The same diffusion of computing and telecommunications technology that drives business also drives organized criminal
activity. Narco-terrorist organizations evolve from haphazard movements to state proxies and then to independent
existence controlling territory outside the nation-state. Writing in NRO, Jonah Goldberg assesses the same problem.
Hamas, he says, operates as a nation-less state already. In those failed Arab states which ignore their citizens,
terrorist groups act as social service providers for the needy and neglected. Local charities solidify support
and provide the resources for selective political blackmail.
Many news stories report that criminal groups and terrorists are cooperating on a global basis. Poppies in Afganistan
are just one example. U.S. aid for the year consists of turning a blind eye to production rather than writing checks
for eradication. Warlord raids are already a regular occurrence and the issue is often control of the drug traffic,
not ideology.
The trends among criminal groups, says Katzman, are (1) professional management of infrastructures and assets,
(2) Large-scale enterprises to provide criminal funding, (3) gaining access to weapons of mass destruction (WMD)
for the purpose of local intimidation and (4) the growth of non-governmental organizations (NGOs) to a size that
they compete with nation-states. They use their clout to threaten chaos in key political regions in order to create
"safe zones" in which to operate.
Criminal groups and terrorists are not likely to be friends for ever. The groups are in business for different
reasons.
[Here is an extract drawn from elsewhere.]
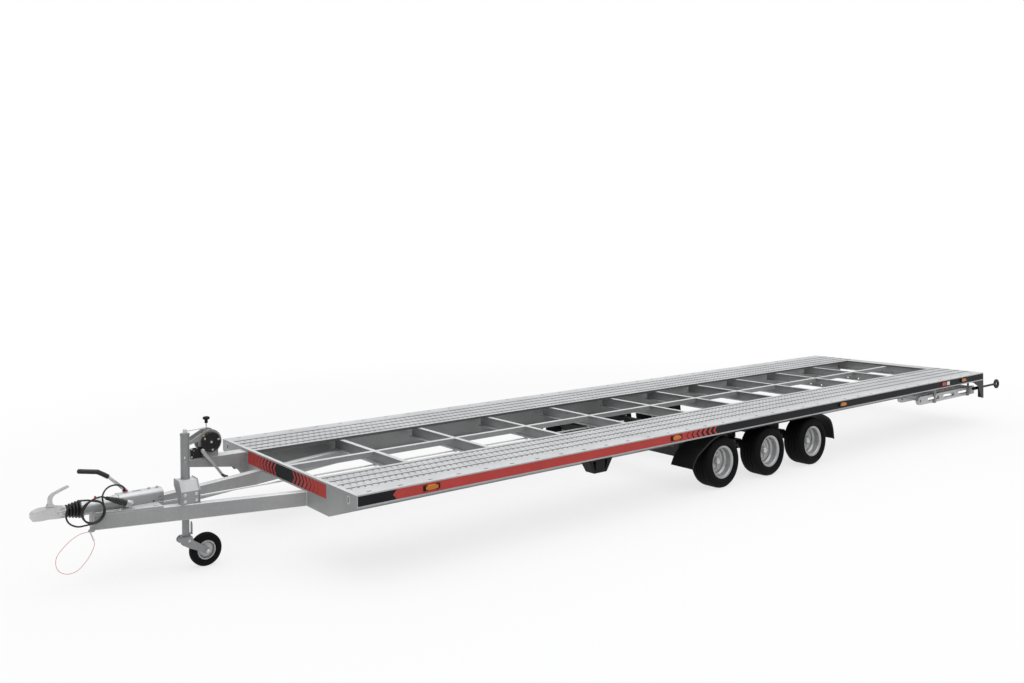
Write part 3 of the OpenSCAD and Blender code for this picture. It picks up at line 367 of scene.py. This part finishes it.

Criminals don't like risk. Their undiluted activities shrink their support base. They have little interest
in political goals. Criminals are territorial, especially when their niches are threatened. When they turn on each
other, terrorists and crime organizations will be formidable foes.
NGOs. Operating within the law but outside the established political system, nongovernmental organizations
(NGOs) with names such as the National Council of Churches, Human Rights Watch or the Arab-American Institute raise
their demands inside the nation-state but with little effect. John Fonte, of the Foreign Policy Research Institute,
concludes NGOs have found themselves unable to enact their favored policies through the normal processes of American
constitutional democracy - Congress, state governments or the courts - and have decided to appeal to the United
Nations to implement their programs by force. In doing so, they have developed a competing alternative ideology
to Western liberal democracy and advance their cause on a global scale. That ideology, which he calls Transnational
Progressivism, contains certain key concepts which they advance or defend at all times. Some may sound familiar.
- Groups over Individuals. The key political unit is not the individual citizen forming voluntary associations
but a government authorized group (such as gender or race) into which one is born.
- The Dichotomy of Groups. There are oppressor groups and victim groups.
- Proportionalism is "Only Fair." It is an automatic sign of unfairness when victim groups are
not represented in all professions in roughly the same proportions as their percentage in the population.
- All Worldviews Represented. Major institutions cannot reflect the dominant culture but must include
the distinct world view of minorities.
- The Demographic Imperative. Immigrants should not be assimilated into the existing civic culture but
have a negotiated place as an unassimilated group.
- Democratic Ideals. The system should be changed from majority rule among equal citizens to one of power-sharing
among ethnic groups composed of both citizens and non-citizens. History should be re-defined to reflect multiculturalism.
Global Governance. Large-scale immigration will eliminate a meaningful concept of a nation-state and national
citizenship in the future. Therefore, the next is postnational citizenship in a system of global governance.
Often funded by such large organizations as the Ford Foundation, the postnational elite is found among international
law professors, NGO activists, charitable foundation officers, UN bureaucrats, EU technocrats and assorted corporate
executives and politicians. One example of how this movement operates is the European Union (EU). It is a large
macro-organization that initiates legislative action, implements common policy and controls a large bureaucracy.
It is un-elected and mostly unaccountable. Policies they advocate include the International Criminal Court, the
Comprehensive Test Ban Treaty, the Land Mine Treaty, and the Kyoto Global Warming Treaty. Recognizing a formidable
opponent, these groups will attempt to damage Bush over the war as a way to further their other interests. They
have been in the front in Afghanistan on subjects such as starving villagers and victims of collateral damage.
The cruelty of sanctions is one of their specialties.
As the U.S. pursues regime change in Iraq and experiences the resultant conflicts with other radical Islamist nations
and groups, the transnational progressives will be pushing their agenda for a system not based on individual rights
but on group consciousness, not on equality of citizenship but on group preferences for non-citizens including
illegal immigrants, not on majority rule within a constitution but on power-sharing by interest groups, not on
constitutional law but transnational treaty law, not on immigrants that become Americans but on immigrants that
are linked to transnational communities.
Boots on the ground still count. So do guided munitions. But there will be other wars within the war. To take just
one example of the problems of public diplomacy, if the enemy parks a tank in a civilian garage it is by intent.
If my troops set the house on fire while blowing up the tank, it is a collateral (unintended) consequence. The
moral agent of the house fire was the enemy for putting a military target in a civilian location in the first place.
Now explain that my soldier is not to blame. Do it in the local dialect in 15 seconds on news cable television
while all the audience sees is the burning house and the distressed family. That's modern 4GW warfare in the media.
It will have as much to do with victory as guided munitions.